Winter’s Bone: “Is this gonna be our time?” Hillbillies got no money, mo problems. The uglier side of mountain man poverty, drug abuse, crime and such. Dumb people living small little lives of petty villainy and tainted hope. The movie is well made, but these people are so pathetic and awful I have a hard time getting in their corner. I’ve never much enjoyed the company of the terminally ignorant. The actors do a good job, especially John Hawkes. But I still found it all unpleasant to sit with for a couple hours.
Movie 43: It definitely isn’t as consistently good as The Kentucky Fried Movie, or even Amazon Women on the Moon, but this sketch comedy movie does have its moments. I think the trouble is that the humor is a bit too one-note. Every sketch is pretty much just a variation on a gross-out bit. Some of them are really good (neck-balls), others not so much (first period). A weird number and variety of actors show up in small rolls. Some are the sorts who will do anything that comes along, but others are A-listers with agents who normally keep them out of stuff like this, and that gives the movie a bit of extra awkward charm.
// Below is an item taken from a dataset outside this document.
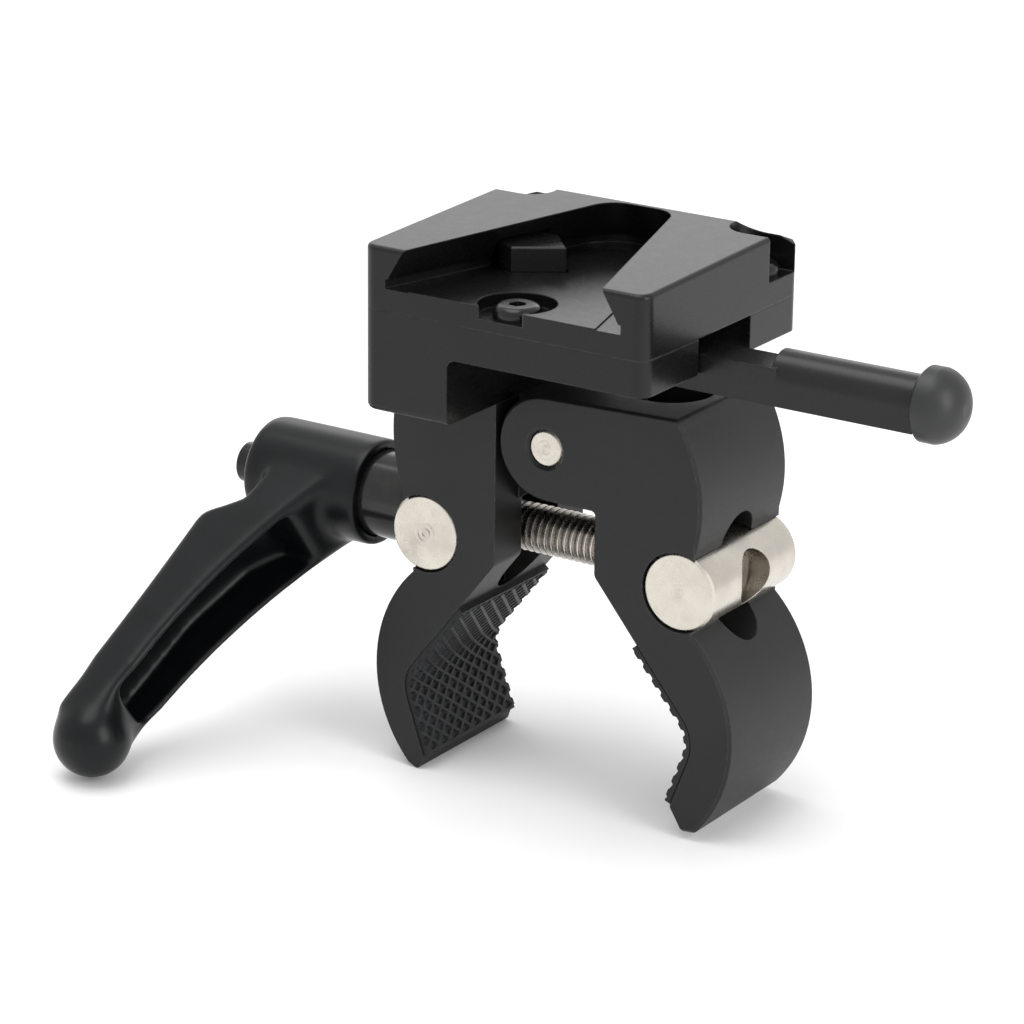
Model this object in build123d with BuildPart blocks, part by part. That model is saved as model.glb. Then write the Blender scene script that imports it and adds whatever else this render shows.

Genocide: Atomic bombs and killer insects. Trouble all around. Like the other Shochiku horror films, this movie is all over the map, pretty wacky, and ultimately, not all that good. The insect world is apparently annoyed with our constant fighting, and while it wouldn’t mind us killing ourselves off, it’s afraid we might take it with us. So, all the world’s bugs are gonna take us out before we can do it to them. I guess. While some of the wacky ideas and scenes might be worth lifting for a better film, the overall piece never goes as crazy as it could or as interesting as it should.
So, that was about it. Along the way, I started putting some thought and effort into my plans for January, where I’m going to try to finally get an RPG up and running. I’m still hungry for some Ars Magica, but I’ve got plenty of other games that could and should be a great deal of fun. I’ll be very curious to see what everyone else will be into.